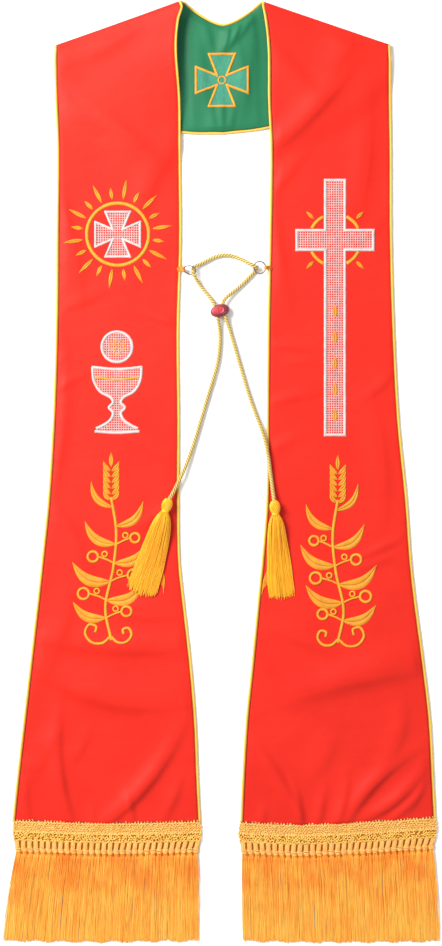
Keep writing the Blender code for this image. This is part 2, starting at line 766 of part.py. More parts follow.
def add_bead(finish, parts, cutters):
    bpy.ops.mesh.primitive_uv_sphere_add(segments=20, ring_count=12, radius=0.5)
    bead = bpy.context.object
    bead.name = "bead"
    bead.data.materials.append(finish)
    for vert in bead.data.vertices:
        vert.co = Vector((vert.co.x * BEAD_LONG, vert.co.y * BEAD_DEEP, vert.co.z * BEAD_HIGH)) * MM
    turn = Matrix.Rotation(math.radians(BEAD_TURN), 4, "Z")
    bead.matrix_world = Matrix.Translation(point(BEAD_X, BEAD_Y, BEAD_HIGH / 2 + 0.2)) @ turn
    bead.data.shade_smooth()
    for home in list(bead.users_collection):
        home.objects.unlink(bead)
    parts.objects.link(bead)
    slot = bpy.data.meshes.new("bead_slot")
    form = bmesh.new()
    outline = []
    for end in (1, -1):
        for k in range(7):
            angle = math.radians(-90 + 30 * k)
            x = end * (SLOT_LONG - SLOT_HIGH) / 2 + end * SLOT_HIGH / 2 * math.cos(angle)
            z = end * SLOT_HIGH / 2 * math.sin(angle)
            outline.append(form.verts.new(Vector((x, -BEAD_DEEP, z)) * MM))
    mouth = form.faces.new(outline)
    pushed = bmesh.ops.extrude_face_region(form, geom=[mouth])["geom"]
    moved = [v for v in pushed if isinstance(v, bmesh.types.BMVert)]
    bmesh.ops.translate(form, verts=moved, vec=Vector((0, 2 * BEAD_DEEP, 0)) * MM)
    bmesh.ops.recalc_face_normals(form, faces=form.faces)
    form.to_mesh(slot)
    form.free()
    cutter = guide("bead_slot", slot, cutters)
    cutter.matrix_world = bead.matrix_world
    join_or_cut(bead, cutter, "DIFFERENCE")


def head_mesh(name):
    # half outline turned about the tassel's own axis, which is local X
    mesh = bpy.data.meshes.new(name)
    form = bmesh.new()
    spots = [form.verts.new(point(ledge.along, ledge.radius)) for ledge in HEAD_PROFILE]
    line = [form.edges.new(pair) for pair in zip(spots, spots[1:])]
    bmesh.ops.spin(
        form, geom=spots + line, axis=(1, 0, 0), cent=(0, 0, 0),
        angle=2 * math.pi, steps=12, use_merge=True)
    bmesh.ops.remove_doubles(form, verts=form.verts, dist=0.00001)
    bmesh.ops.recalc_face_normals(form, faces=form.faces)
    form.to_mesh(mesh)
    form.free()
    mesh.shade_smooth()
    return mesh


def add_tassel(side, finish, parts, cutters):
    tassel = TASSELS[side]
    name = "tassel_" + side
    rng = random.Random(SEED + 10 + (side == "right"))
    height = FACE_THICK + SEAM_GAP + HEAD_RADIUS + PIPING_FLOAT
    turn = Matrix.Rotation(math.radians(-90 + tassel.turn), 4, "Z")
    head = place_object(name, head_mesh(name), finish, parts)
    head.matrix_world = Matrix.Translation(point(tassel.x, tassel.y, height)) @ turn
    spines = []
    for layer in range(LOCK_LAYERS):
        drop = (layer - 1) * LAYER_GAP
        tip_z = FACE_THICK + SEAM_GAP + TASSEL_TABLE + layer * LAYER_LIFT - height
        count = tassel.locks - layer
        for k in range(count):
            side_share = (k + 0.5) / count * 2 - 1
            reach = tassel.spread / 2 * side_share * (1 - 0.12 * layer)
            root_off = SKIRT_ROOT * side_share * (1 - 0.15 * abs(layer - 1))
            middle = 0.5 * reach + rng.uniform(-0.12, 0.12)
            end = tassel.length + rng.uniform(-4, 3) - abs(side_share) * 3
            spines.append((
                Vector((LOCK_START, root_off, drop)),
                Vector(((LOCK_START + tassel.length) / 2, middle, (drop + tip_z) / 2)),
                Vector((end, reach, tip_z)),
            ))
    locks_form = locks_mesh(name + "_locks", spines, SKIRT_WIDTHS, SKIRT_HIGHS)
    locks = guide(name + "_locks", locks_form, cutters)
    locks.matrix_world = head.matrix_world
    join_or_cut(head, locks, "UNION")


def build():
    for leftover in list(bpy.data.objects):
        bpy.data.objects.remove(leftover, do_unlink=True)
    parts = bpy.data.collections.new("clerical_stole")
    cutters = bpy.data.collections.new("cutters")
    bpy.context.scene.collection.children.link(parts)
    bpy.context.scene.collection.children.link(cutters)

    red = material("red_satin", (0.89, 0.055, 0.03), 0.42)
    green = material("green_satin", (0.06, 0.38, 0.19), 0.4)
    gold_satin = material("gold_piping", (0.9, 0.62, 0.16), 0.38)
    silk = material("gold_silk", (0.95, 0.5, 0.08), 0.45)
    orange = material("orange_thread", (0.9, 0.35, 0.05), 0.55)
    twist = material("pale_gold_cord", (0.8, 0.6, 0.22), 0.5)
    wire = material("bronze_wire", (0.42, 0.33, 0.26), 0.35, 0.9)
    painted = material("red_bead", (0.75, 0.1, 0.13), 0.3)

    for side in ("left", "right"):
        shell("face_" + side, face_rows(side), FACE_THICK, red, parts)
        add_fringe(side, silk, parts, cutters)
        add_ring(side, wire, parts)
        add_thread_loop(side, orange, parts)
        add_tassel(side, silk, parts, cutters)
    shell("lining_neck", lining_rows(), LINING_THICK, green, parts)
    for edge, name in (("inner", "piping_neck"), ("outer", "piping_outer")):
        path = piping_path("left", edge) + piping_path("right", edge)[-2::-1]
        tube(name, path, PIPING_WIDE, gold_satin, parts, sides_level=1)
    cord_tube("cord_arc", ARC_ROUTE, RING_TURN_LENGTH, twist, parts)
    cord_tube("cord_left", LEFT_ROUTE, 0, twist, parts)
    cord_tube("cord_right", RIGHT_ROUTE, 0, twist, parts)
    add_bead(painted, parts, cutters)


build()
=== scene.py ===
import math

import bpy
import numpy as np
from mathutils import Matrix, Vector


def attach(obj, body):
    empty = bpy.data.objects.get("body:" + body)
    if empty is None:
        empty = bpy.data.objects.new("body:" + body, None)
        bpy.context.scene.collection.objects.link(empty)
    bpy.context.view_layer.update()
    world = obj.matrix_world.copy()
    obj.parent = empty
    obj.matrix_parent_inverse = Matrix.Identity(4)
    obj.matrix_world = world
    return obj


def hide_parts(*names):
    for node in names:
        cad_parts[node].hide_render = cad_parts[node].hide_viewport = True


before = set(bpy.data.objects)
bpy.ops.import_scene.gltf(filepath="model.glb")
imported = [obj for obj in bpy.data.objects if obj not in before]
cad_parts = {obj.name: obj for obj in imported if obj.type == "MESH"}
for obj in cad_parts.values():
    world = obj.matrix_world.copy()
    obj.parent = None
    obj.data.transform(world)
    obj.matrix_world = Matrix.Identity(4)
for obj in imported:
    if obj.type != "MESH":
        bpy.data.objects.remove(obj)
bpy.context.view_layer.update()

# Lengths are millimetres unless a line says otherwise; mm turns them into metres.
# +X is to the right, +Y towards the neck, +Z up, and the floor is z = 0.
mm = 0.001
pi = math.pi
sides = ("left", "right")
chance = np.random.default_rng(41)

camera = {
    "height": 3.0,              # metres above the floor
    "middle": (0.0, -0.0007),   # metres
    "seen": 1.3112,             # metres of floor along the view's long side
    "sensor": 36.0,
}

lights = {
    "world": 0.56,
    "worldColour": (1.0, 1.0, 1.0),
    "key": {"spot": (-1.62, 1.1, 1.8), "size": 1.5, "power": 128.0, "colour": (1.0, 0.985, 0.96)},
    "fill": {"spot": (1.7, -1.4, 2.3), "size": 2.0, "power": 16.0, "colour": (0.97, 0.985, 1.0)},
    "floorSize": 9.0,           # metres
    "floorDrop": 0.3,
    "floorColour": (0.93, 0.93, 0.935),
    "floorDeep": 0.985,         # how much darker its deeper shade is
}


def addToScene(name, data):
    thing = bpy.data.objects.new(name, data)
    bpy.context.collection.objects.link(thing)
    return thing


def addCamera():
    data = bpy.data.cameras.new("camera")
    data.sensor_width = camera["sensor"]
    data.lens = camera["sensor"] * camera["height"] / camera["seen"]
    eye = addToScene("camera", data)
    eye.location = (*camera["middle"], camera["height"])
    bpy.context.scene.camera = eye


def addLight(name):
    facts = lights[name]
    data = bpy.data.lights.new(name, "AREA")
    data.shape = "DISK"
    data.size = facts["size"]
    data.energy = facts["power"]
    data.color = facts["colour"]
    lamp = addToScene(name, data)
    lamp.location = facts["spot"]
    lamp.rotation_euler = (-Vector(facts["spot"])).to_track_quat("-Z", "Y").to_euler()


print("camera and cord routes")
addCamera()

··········

Reproduce only the lines from the one containing "for side in" through the one containing "for node in", inclusive of both.

CORRECT RESULT.
    for side in ("left", "right"):
        shell("face_" + side, face_rows(side), FACE_THICK, red, parts)
        add_fringe(side, silk, parts, cutters)
        add_ring(side, wire, parts)
        add_thread_loop(side, orange, parts)
        add_tassel(side, silk, parts, cutters)
    shell("lining_neck", lining_rows(), LINING_THICK, green, parts)
    for edge, name in (("inner", "piping_neck"), ("outer", "piping_outer")):
        path = piping_path("left", edge) + piping_path("right", edge)[-2::-1]
        tube(name, path, PIPING_WIDE, gold_satin, parts, sides_level=1)
    cord_tube("cord_arc", ARC_ROUTE, RING_TURN_LENGTH, twist, parts)
    cord_tube("cord_left", LEFT_ROUTE, 0, twist, parts)
    cord_tube("cord_right", RIGHT_ROUTE, 0, twist, parts)
    add_bead(painted, parts, cutters)


build()
=== scene.py ===
import math

import bpy
import numpy as np
from mathutils import Matrix, Vector


def attach(obj, body):
    empty = bpy.data.objects.get("body:" + body)
    if empty is None:
        empty = bpy.data.objects.new("body:" + body, None)
        bpy.context.scene.collection.objects.link(empty)
    bpy.context.view_layer.update()
    world = obj.matrix_world.copy()
    obj.parent = empty
    obj.matrix_parent_inverse = Matrix.Identity(4)
    obj.matrix_world = world
    return obj


def hide_parts(*names):
    for node in names:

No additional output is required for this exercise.